Apa itu pehcun? Pada saat ini tentu banyak yang tidak tahu dan terheran-heran mendengar kata pehcun. Padahal, pehcun selama ratusan tahun merupakan pesta bergensi dan digelar tiap tahun di jakarta.
Menurut kamus besar bahasa indonesia terbitan depdikbud, pehcun diartikan hari raya cina, yang dirayakan dengan bersampan-sampan di kali dan sebagainya. Sedangkan dalam bahasa cina, pehcun berarti hari keseratus.
Pehcun dirayakan pada hari keseratus setelah imlek. Meski demikian, keramaian yang digelar dalam bentuk karnaval perahu dan sampan ini turut dirayakan secara meriah oleh berbagai golongan masyarakat dari etnis lainnya.
Orkes-orkes gambang kromong dan cokek serta lampion warna-warni membuat suasana malam menjadi terang benderang. Tidak ketinggalan musik tanjidor yang berasal dari portugisturut meramaikan. Sedangkan para biduanita yang ketika itu menggunakan kain kebaya melantunkan lagu-lagu sambil mengajak para hadirin ikut ngibing (joget).
Di tepi-tepi kali yang dilewati karnaval ini, para pedagang makanan mendirikan tenda dan gubuk. Gambang kromong dan cokek juga ikut manggung di tepi kali-kali yang dilewati pesta pehcun sepanjang tiga sampai enpat kilometer.
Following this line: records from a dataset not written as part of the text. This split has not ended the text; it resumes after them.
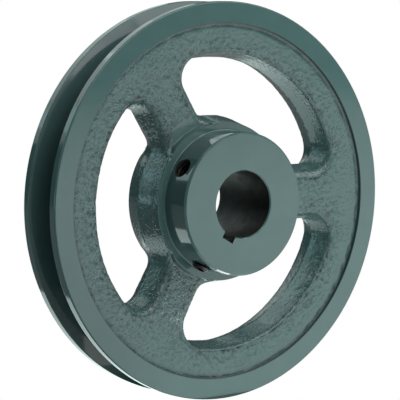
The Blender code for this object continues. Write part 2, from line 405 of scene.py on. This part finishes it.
def window_wall(index):
    """Rows of points from the front face's edge through the parting plane to the back's."""
    points, inward, station = window_outline(index)
    flank_share = smoothstep(1.0, 1.75, station) * (1.0 - smoothstep(3.0, 4.0, station))
    past_boss = smoothstep(1.05, 1.75, station)
    draft = mix(DRAFT, FLANK_DRAFT, flank_share)
    rows = []
    for side, shoulder, at_rim in zip((-1.0, 1.0), (SHOULDER, HUB_BACK), RIM_ROUNDINGS):
        rounding = mix(BOSS_ROUNDING, mix(at_rim, FLANK_ROUNDING, flank_share), past_boss)
        top = np.full(len(points), shoulder)
        for _ in range(3):
            start = top - rounding * (1.0 - np.sin(draft))
            full = start * np.tan(draft) + rounding * np.cos(draft)
            edge = points + inward * full[:, None]
            on_web = web_height(np.maximum(np.hypot(edge[:, 0], edge[:, 1]), BOSS_RADIUS), shoulder)
            top = mix(shoulder, on_web, smoothstep(1.1, 1.5, station))
        start = top - rounding * (1.0 - np.sin(draft))
        half = []
        for part in np.linspace(1.0, 0.0, 7):
            angle = mix(draft, math.pi / 2.0, part)
            height = start + rounding * (np.sin(angle) - np.sin(draft))
            growth = start * np.tan(draft) + rounding * (np.cos(draft) - np.cos(angle))
            half.append((height, growth))
        for part in WALL_LEVELS:
            height = start * part
            half.append((height, height * np.tan(draft)))
        for height, growth in half:
            place = points + inward * growth[:, None]
            rows.append(np.stack([place[:, 0], side * height, place[:, 1]], axis=1))
        if side < 0.0:
            parting = np.stack([points[:, 0], np.zeros(len(points)), points[:, 1]], axis=1)
            front_rows = rows + [parting]
            rows = []
    rows = front_rows + rows[::-1]
    add_parting_ridge(rows, inward)
    from_front = np.linalg.norm(np.array(rows) - rows[0], axis=2)
    from_back = np.linalg.norm(np.array(rows) - rows[-1], axis=2)
    cast = smoothstep(0.0, 0.8 * MM, np.minimum(from_front, from_back))
    cast = mix(cast, 1.0, past_boss[None, :])
    return rows, cast


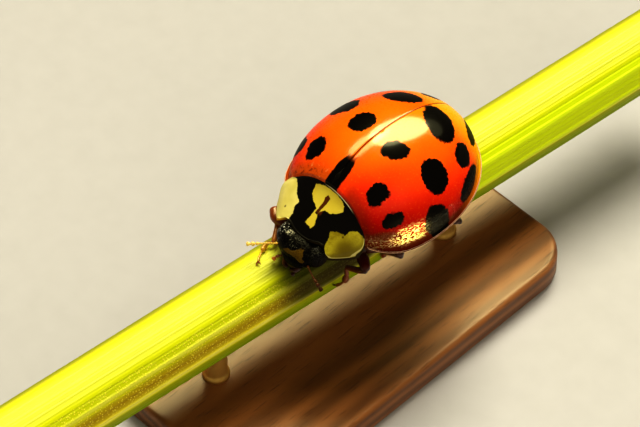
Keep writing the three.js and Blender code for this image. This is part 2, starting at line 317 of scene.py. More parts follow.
ROOM_LIGHT = (1.0, 0.88, 0.6, 1.0)
ROOM_DIM = 0.07
ROOM_BRIGHT = 0.16
ROOM_BRIGHT_SIDE = Vector((0.72, -0.6, 0.35)).normalized()
DIM_SIDE_FROM = -0.3
HORIZON_GLOW = 0.44
HORIZON_TOP = 0.06
HORIZON_FULL = 0.03
room = bpy.data.worlds.new("room")
room.use_nodes = True
backdrop = room.node_tree.nodes["Background"]
air = Tree(room.node_tree)
way_out = air.node("ShaderNodeTexCoord")
glow = air.node(
    "ShaderNodeMapRange",
    {"interpolation_type": "SMOOTHSTEP"},
    {
        "Value": vector_math("DOT_PRODUCT", way_out, ROOM_BRIGHT_SIDE, out=1),
        "From Min": DIM_SIDE_FROM, "To Min": ROOM_DIM, "To Max": ROOM_BRIGHT,
    },
)
horizon = air.node("ShaderNodeMapRange", sockets={
    "Value": parts(way_out)[2], "From Min": HORIZON_TOP, "From Max": HORIZON_FULL, "To Max": HORIZON_GLOW,
})
air.put(backdrop.inputs["Strength"], glow + horizon)
backdrop.inputs["Color"].default_value = ROOM_LIGHT
bpy.context.scene.world = room
bpy.context.scene.view_settings.view_transform = "Standard"
bpy.context.scene.view_settings.look = "High Contrast"
print("the room's strength:", ROOM_DIM, "to", ROOM_BRIGHT, "and at the horizon", HORIZON_GLOW, "more")

# %% [markdown]
# A wide, soft sun from above and behind gives most of the light, and a large box fills in from the
# beetle's left. Neither shows in reflections. Three more softboxes do nothing but shine: together their
# mirror images make the long pale patch along the seam of the wing cases, the most telling thing about how
# glossy they are. Where they stand follows from that patch, since light leaves a mirror at the angle at
# which it came. A small low one gives the glints on the flank. A light's power has to suit the scale:
# at this size a tenth of a watt is bright.

# %% The lights
def hang(name, lamp, direction, distance, long_way):
    """Hangs a lamp at a direction from the beetle; long_way is the direction of its longer side."""
    lamp_object = bpy.data.objects.new(name, lamp)
    bpy.context.collection.objects.link(lamp_object)
    back = Vector(direction).normalized()
    side = Vector(long_way)
    side = (side - back * side.dot(back)).normalized()
    axes = Matrix((side, back.cross(side), back)).transposed().to_4x4()
    lamp_object.matrix_world = Matrix.Translation(place_of(0, 0, 1) + back * distance * MM) @ axes
    lamp_object.visible_camera = False
    print(name, "hangs", distance, "mm away")
    return lamp_object


def softbox(name, direction, distance, long, short, long_way, power, colour, shape="ELLIPSE"):
    """A soft light; long and short are its size in millimetres and power is in watts."""
    lamp = bpy.data.lights.new(name, "AREA")
    lamp.shape = shape
    lamp.size = long * MM
    lamp.size_y = short * MM
    lamp.energy = power
    lamp.color = colour
    return hang(name, lamp, direction, distance, long_way)


SEAM_WAY = (0.25, 0.92, -0.31)
SEAM_COLOUR = (1.0, 0.96, 0.52)
NARROW_COLOUR = (1.0, 0.92, 0.44)
FLANK_COLOUR = (1.0, 0.86, 0.46)
FILL_COLOUR = (1.0, 0.95, 0.8)
SIDEWAYS = (1, 0, 0)
LENGTHWAYS = (0, 1, 0)
flank_light = softbox("flank_light", (8.9, -1.3, -4.76), 10.2, 1.8, 1.5, LENGTHWAYS, 0.0045, FLANK_COLOUR)
shine_lights = [
    softbox("seam_softbox_wide", (-26.2, 54.7, 70.1), 92.7, 82, 50, SEAM_WAY, 0.122, SEAM_COLOUR),
    softbox("seam_softbox_narrow", (-42.5, 15.0, 81.3), 93.0, 76, 20, SEAM_WAY, 0.033, NARROW_COLOUR),
    softbox("seam_softbox_end", (-6.9, 106.4, 55.1), 120.0, 36, 42, SEAM_WAY, 0.006, SEAM_COLOUR),
    flank_light,
]
for light in shine_lights:
    light.visible_diffuse = False

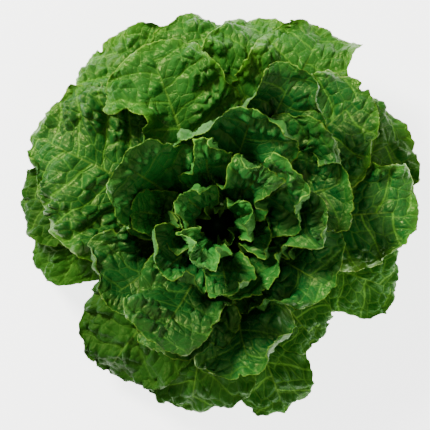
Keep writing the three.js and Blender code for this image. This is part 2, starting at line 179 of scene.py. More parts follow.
class Leaf:
    """The fine surface of one leaf, with what its veins and colours need to know at each point."""

    def __init__(self, name, detail, seed, tone_and_painted_light, settings):
        self.name = name
        coarse, thickness = leaf_front(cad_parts[name])
        surface = smooth_line(coarse, detail[0])
        self.front = smooth_line(surface.transpose(1, 0, 2), detail[1]).transpose(1, 0, 2)
        rows, columns = self.front.shape[:2]
        self.rows = rows
        self.columns = columns
        middle = columns // 2
        along = np.gradient(self.front, axis=0)
        aside = np.gradient(self.front, axis=1)
        self.lift = unit(np.cross(along, aside))
        across = running_length(self.front, 1)
        width = across[:, -1:].copy()
        across = across - across[:, middle:middle + 1]
        climb = running_length(self.front, 0)
        height = climb[:, middle:middle + 1] + 0 * across
        to_side = np.minimum(across - across[:, :1], across[:, -1:] - across)
        to_tip = climb[-1:] - climb
        self.margin = (np.maximum(to_side, 1e-6) ** -3.0 + np.maximum(to_tip, 1e-6) ** -3.0) ** (-1 / 3)
        edge = (to_side < 1e-7) | (to_tip < 1e-7)
        self.margin[edge] = 0
        side = np.sign(across)[..., None] * unit(aside)
        reach = to_side / np.maximum(to_side + to_tip, 1e-9)
        self.outward = unit(side * (1 - reach[..., None]) + unit(along) * reach[..., None])
        self.place = np.stack([across / MM, height / MM, 0 * across + seed], axis=2)
        share = np.linspace(0, 1, rows)[:, None]
        rib = smooth_line(thickness, detail[0])[:, None]
        self.rib_width = np.maximum(0.15 * width[0, 0] * (1 - share) ** 1.6 + 0.0004, 0.0007)
        self.rib = np.exp(-(across / self.rib_width) ** 2) * (1 - smoothstep(share, 0.8, 1.0))
        self.rib_height = np.maximum(rib - thickness.min(), 0) * self.rib
        self.tone_and_painted_light = tone_and_painted_light
        self.blade = settings.blade_thickness * smoothstep(self.margin, -0.0004, 0.002)

    def mesh(self):
        """The leaf as one closed skin: its front, its back and its foot."""
        rows, columns = self.rows, self.columns
        numbers = np.arange(rows * columns).reshape(rows, columns)
        behind = numbers.copy()
        inside = np.zeros((rows, columns), dtype=bool)
        inside[:-1, 1:-1] = True
        behind[inside] = rows * columns + np.arange(inside.sum())
        back = self.front - self.lift * (self.blade + self.rib_height)[..., None]
        points = np.concatenate([self.front.reshape(-1, 3), back[inside]])
        front_faces = np.stack(
            [numbers[:-1, :-1], numbers[1:, :-1], numbers[1:, 1:], numbers[:-1, 1:]], 2)
        back_faces = np.stack(
            [behind[:-1, :-1], behind[:-1, 1:], behind[1:, 1:], behind[1:, :-1]], 2)
        faces = np.concatenate([front_faces.reshape(-1, 4), back_faces.reshape(-1, 4)]).tolist()
        faces.append(numbers[0].tolist() + behind[0, -2:0:-1].tolist())
        mesh = bpy.data.meshes.new(self.name + "_skin")
        mesh.from_pydata(points.tolist(), [], faces)
        under = np.concatenate([np.zeros(rows * columns), np.ones(inside.sum())])

        def store(label, kind, values, key):
            both = np.concatenate([values.reshape(rows * columns, -1), values[inside]])
            mesh.attributes.new(label, kind, "POINT").data.foreach_set(key, both.ravel())

        store("leaf_place", "FLOAT_VECTOR", self.place, "vector")
        store("lift", "FLOAT_VECTOR", self.lift, "vector")
        store("outward", "FLOAT_VECTOR", self.outward, "vector")
        # each leaf's tone, whose brightness is partly painted light and shade
        store("leaf_tone_and_painted_light", "FLOAT_VECTOR", np.broadcast_to(self.tone_and_painted_light, self.lift.shape).copy(), "vector")
        store("from_margin", "FLOAT", self.margin[..., None] / MM, "value")
        store("midrib", "FLOAT", self.rib[..., None], "value")
        mesh.attributes.new("underside", "FLOAT", "POINT").data.foreach_set("value", under)
        mesh.polygons.foreach_set("use_smooth", [True] * len(mesh.polygons))
        mesh.update()
        return mesh


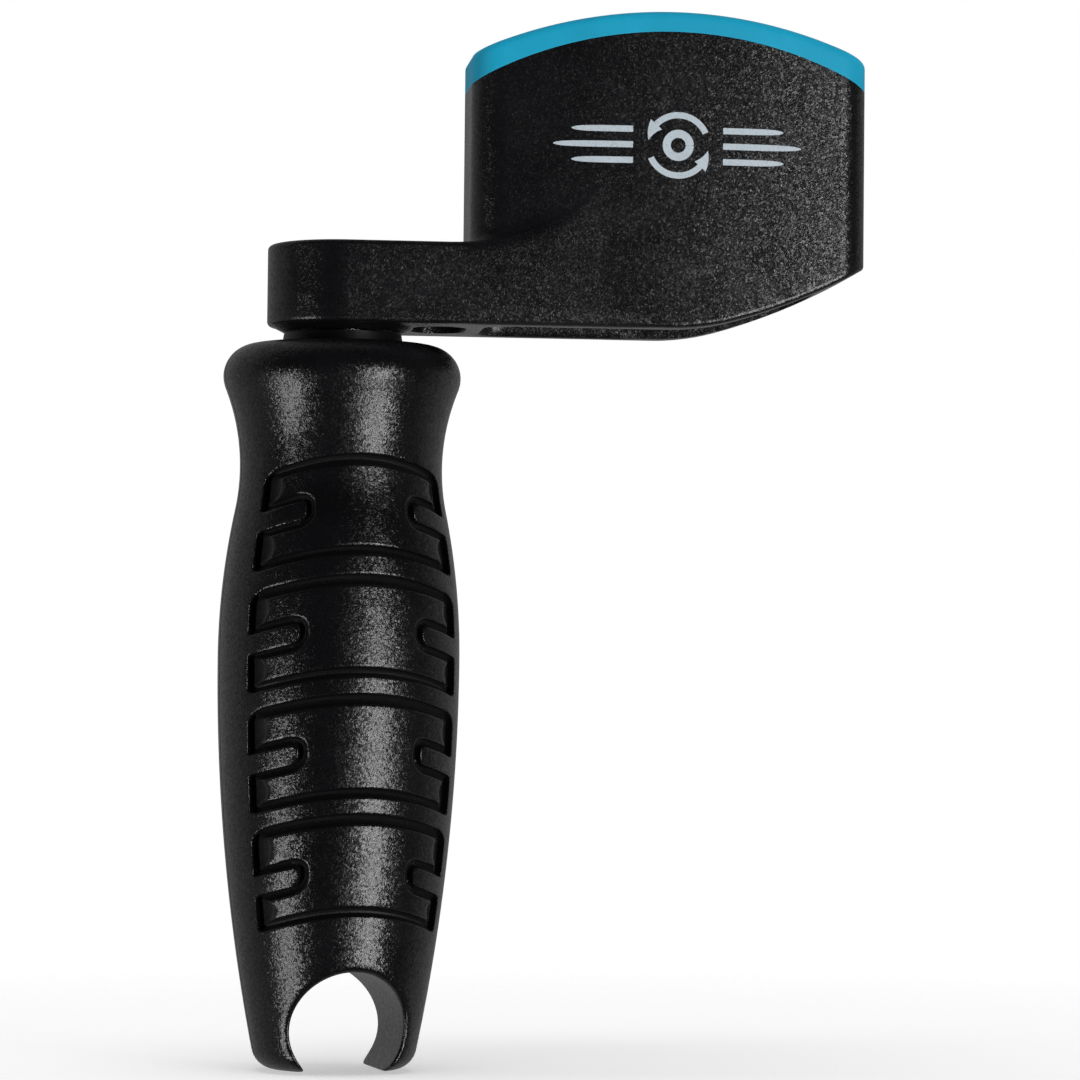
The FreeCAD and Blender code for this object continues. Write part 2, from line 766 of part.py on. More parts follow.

Entah bagaimana mulanya, perayaan dalam bentuk karnaval perahu ini sekaligus merupakan ajang untuk para muda-mudi mencari jodoh. Karena itu, pada sore hari sebelum menonton keramaian pehcun, para siauci (nona-nona) di kediamannya masing-masing sibuk berdandan serapi mungkin. Siapa tahu kalau ada enghiong (pemudah gagah) yang naksir.
Rupanya waktu itu pacaran berbeda dengan pacaran sekarang. Kalau kini muda-mudi cukup saling menyapa, pendakatan plus kedip-kedipan, tidak demikian pada zaman baheula. Proses pacarannya dimulai dengan saling lempar melempar hwatkwee alias kue apem dan kue tiongcuphia yang bentuknya seperti bola kecil. Kedua kue ini berisi kacang hijau yang telah dihaluskan.
Menurut keyakinan orang cina ketika itu, kedua kue ini menjadi simbol pengharepan. Artinya segala apa yang mulanya kecil, lama-lama menjadi besar.
Kalau dalam lempar-melempar kue ada kecocokan, dan mereka saling naksir, proses selanjutnya bisa merembet ke perjodohan. Meski si gadis telah jatuh cinta kepada si pemuda, tapi masih ada persyaratan yang harus dilalui. Si pemuda harus berkunjung ke rumah calon mertua. Saat kunjungan pertama ini, si pemuda harus membawa sepasang ikan bandeng. Kata orang cina, cialat atau celaka bagi calon mantu yang datang tanpa membawa sepasang bandeng, si pemuda dianggap tidak punya rasa malu dan hal yang memalukan bagi calon mertua di depan tetangganya. Jika hal itu terjadi, masalah perjodohan bisa runyam. Lamaran si pemuda sudah pasti ditolak, walau meminta seribu kali maaf. Karena pada zaman itu dalam urusan jodoh, orang tua punya otoritas mutlak dan sulit diganggu-gugat.
Keharusan membawa sepasang bandeng ke rumah calon mertua karena ikan jenis ini merupakan ikan paling mahal dan juga paling banyak durinya. Ini perlambang bahwa dalam hidup harus berani menghadapi banyak rintangan. Karena itu, dalam memilih kekasih kita harus hati-hati. Tidak seperti orang-orang zaman sekarang, yang terkesan "mempermainkan cinta" hanya untuk ciuman, seks lalu diakhiri dengan loe gue end. Memang gampang-gampang susahmenyatakan cinta, tapi bagian paling susah adalah mempertahankannya.